_GOAL OF THE EXERCISE_: Set down exactly the lines of the records from the top to the line containing "self.tree.links.new(source, target)"; include both.
>> START DATA ENTRIES
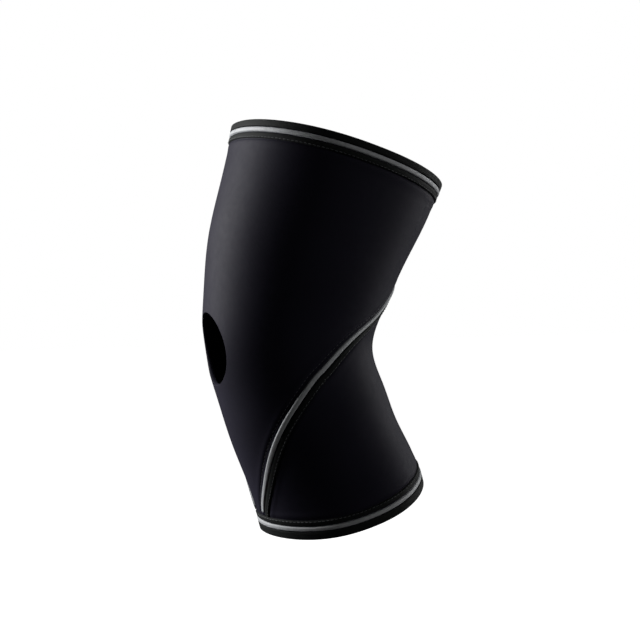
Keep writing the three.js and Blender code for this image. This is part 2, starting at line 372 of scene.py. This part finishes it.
def new_material(name, base, roughness, specular, sheen, sheen_roughness, sheen_tint):
    material = bpy.data.materials.new(name)
    material.use_nodes = True
    shader = material.node_tree.nodes["Principled BSDF"]
    shader.inputs["Base Color"].default_value = (*base, 1)
    shader.inputs["Roughness"].default_value = roughness
    shader.inputs["Specular IOR Level"].default_value = specular
    shader.inputs["Sheen Weight"].default_value = sheen
    shader.inputs["Sheen Roughness"].default_value = sheen_roughness
    shader.inputs["Sheen Tint"].default_value = (*sheen_tint, 1)
    return material, shader


class Nodes:
    """Short forms for the nodes of one material."""

    def __init__(self, material):
        self.tree = material.node_tree

    def add(self, kind, **values):
        node = self.tree.nodes.new("ShaderNode" + kind)
        for key, value in values.items():
            setattr(node, key, value)
        return node

    def link(self, source, target):
        self.tree.links.new(source, target)

    def math(self, operation, a, b=None):
        node = self.add("Math", operation=operation)
        for socket, value in zip(node.inputs, (a, b)):
            if value is None:
                continue
            if isinstance(value, (int, float)):
                socket.default_value = value
            else:
                self.link(value, socket)
        return node.outputs[0]

    def noise(self, vector, scale, detail):
        node = self.add("TexNoise")
        node.inputs["Scale"].default_value = scale
        node.inputs["Detail"].default_value = detail
        self.link(vector, node.inputs["Vector"])
        return node.outputs["Fac"]

    def between(self, share, low, high):
        """A number or colour that goes from low to high with the share."""
        ramp = self.add("ValToRGB")
        for element, value in zip(ramp.color_ramp.elements, (low, high)):
            element.color = (*value, 1) if isinstance(value, tuple) else (value, value, value, 1)
        self.link(share, ramp.inputs["Fac"])
        return ramp.outputs["Color"]

    def bump(self, height, distance, strength, after=None):
        node = self.add("Bump")
        node.inputs["Distance"].default_value = distance
        node.inputs["Strength"].default_value = strength
        self.link(height, node.inputs["Height"])
        if after is not None:
            self.link(after, node.inputs["Normal"])
        return node.outputs["Normal"]

    def uv(self):
        split = self.add("SeparateXYZ")
        self.link(self.add("UVMap", uv_map="cloth").outputs["UV"], split.inputs[0])
        return split.outputs["X"], split.outputs["Y"]


def knit_height(nodes, pitch):
    """Height of a jersey knit: columns of V shaped loops, in millimetres of the UV map."""
    u, v = nodes.uv()
    wale = nodes.math("FRACT", nodes.math("DIVIDE", u, pitch))
    arm = nodes.math("ABSOLUTE", nodes.math("SUBTRACT", wale, 0.5))
    course = nodes.math("ADD", nodes.math("DIVIDE", v, pitch * 0.8), nodes.math("MULTIPLY", arm, 1.2))
    loops = nodes.math("SINE", nodes.math("MULTIPLY", course, TURN))
    groove = nodes.math("SINE", nodes.math("MULTIPLY", wale, math.pi))
    return nodes.math("MULTIPLY", nodes.math("ADD", loops, 1.5), groove)


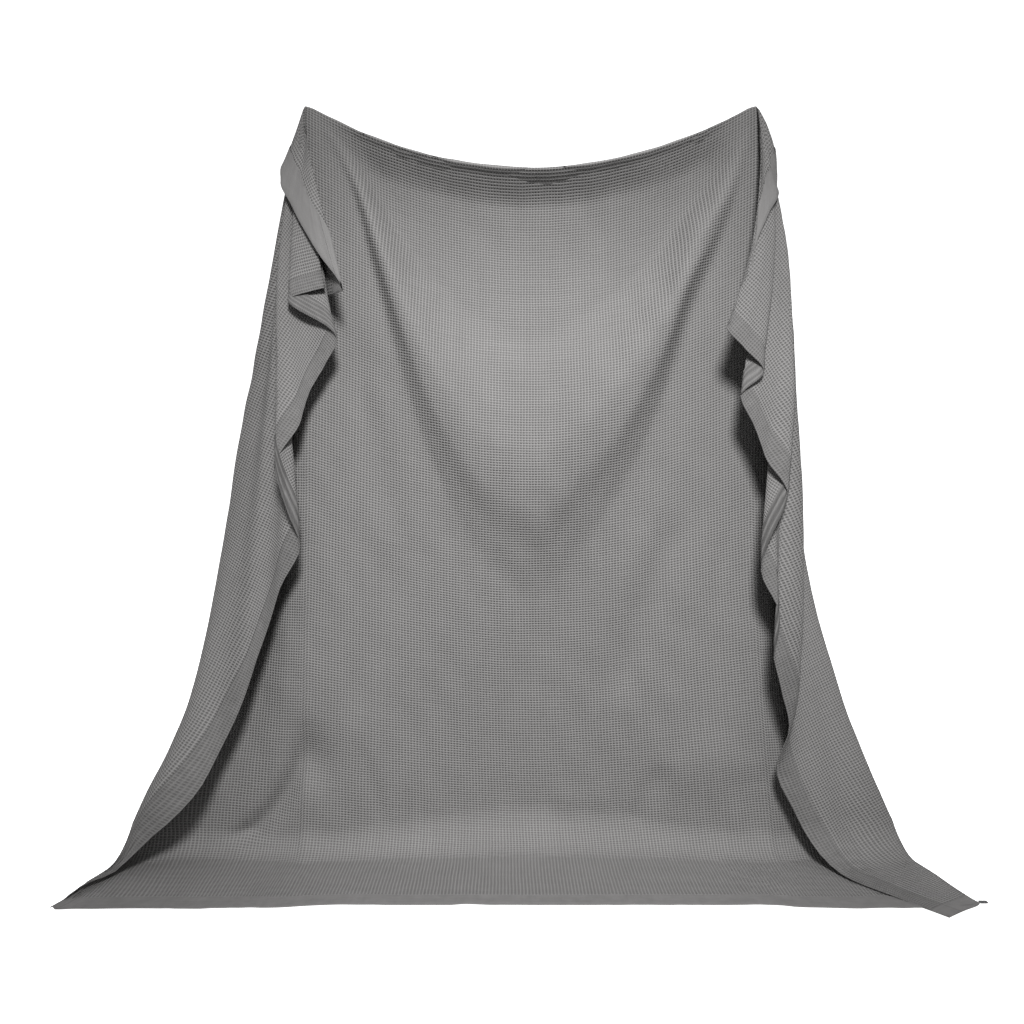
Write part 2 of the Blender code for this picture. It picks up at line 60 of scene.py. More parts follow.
# ------------------------------------------------------------------ how it hangs
PIN_HEIGHT = 2.108
LEFT_PIN_X = -0.569
RIGHT_PIN_X = 0.671
TOP_SAG = 0.170               # how far the top edge sags half way between the points
ROLL = 0.006                  # the held line is rolled over at this radius
BEND_AT_FLOOR = 0.070         # radius of the bend where the panel reaches the floor
BEND_MORE_IN_MIDDLE = 0.050   # and how much more it is in the middle of the panel
BACK_IN_MIDDLE = 0.080        # how much further back the middle of the panel meets the floor
BACK_FROM = (0.25, 1.0)       # share of the drop over which it goes back
HEM_LINE = -0.342             # where the middle of the bottom hem lies
MILLI = 0.001                 # a millimetre
PINCH = 0.030                 # the layers part from each other within this distance of a point
BACK_STRIP_TILT = 2.0         # degrees that the folded-over strip stands off the panel
BACK_FOLLOWS = 1.25           # how far it keeps clear of the hollow under the top edge
OFF_FLOOR = 0.0030            # height of the sheet's middle where it lies on the floor
LOWEST = 0.0003               # no point lies lower than this
STAND_X = 0.0274              # puts the origin under the middle of the whole blanket
STAND_Y = -0.1561

# Distances from the held point at which the pleats' outward angles are given.
LEVELS = (0.06, 0.40, 0.75, 1.25, 1.65, 2.05)
# A row for each fold line or edge of a cascade, in the order in which the cloth runs.
# ray: its direction in the flat cloth, in degrees from straight down towards the side edge
# lean: degrees that it points towards the viewer; layer: millimetres towards the viewer at the pin
# bow: millimetres that the middle of its fall lies further back
# outward: degrees that it points outward at each of the levels; the last one given holds further down
FOLD_COLUMNS = ("ray", "lean", "layer", "bow", "outward")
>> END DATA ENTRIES
_EXERCISE ANSWER_:
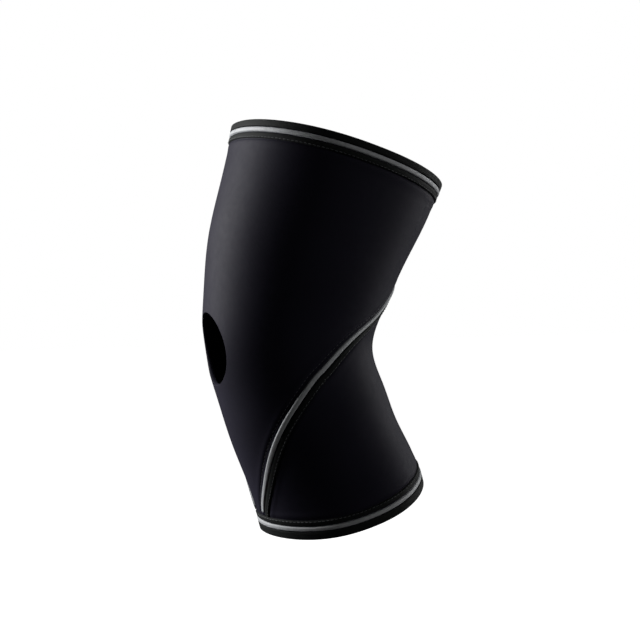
Keep writing the three.js and Blender code for this image. This is part 2, starting at line 372 of scene.py. This part finishes it.
def new_material(name, base, roughness, specular, sheen, sheen_roughness, sheen_tint):
    material = bpy.data.materials.new(name)
    material.use_nodes = True
    shader = material.node_tree.nodes["Principled BSDF"]
    shader.inputs["Base Color"].default_value = (*base, 1)
    shader.inputs["Roughness"].default_value = roughness
    shader.inputs["Specular IOR Level"].default_value = specular
    shader.inputs["Sheen Weight"].default_value = sheen
    shader.inputs["Sheen Roughness"].default_value = sheen_roughness
    shader.inputs["Sheen Tint"].default_value = (*sheen_tint, 1)
    return material, shader


class Nodes:
    """Short forms for the nodes of one material."""

    def __init__(self, material):
        self.tree = material.node_tree

    def add(self, kind, **values):
        node = self.tree.nodes.new("ShaderNode" + kind)
        for key, value in values.items():
            setattr(node, key, value)
        return node

    def link(self, source, target):
        self.tree.links.new(source, target)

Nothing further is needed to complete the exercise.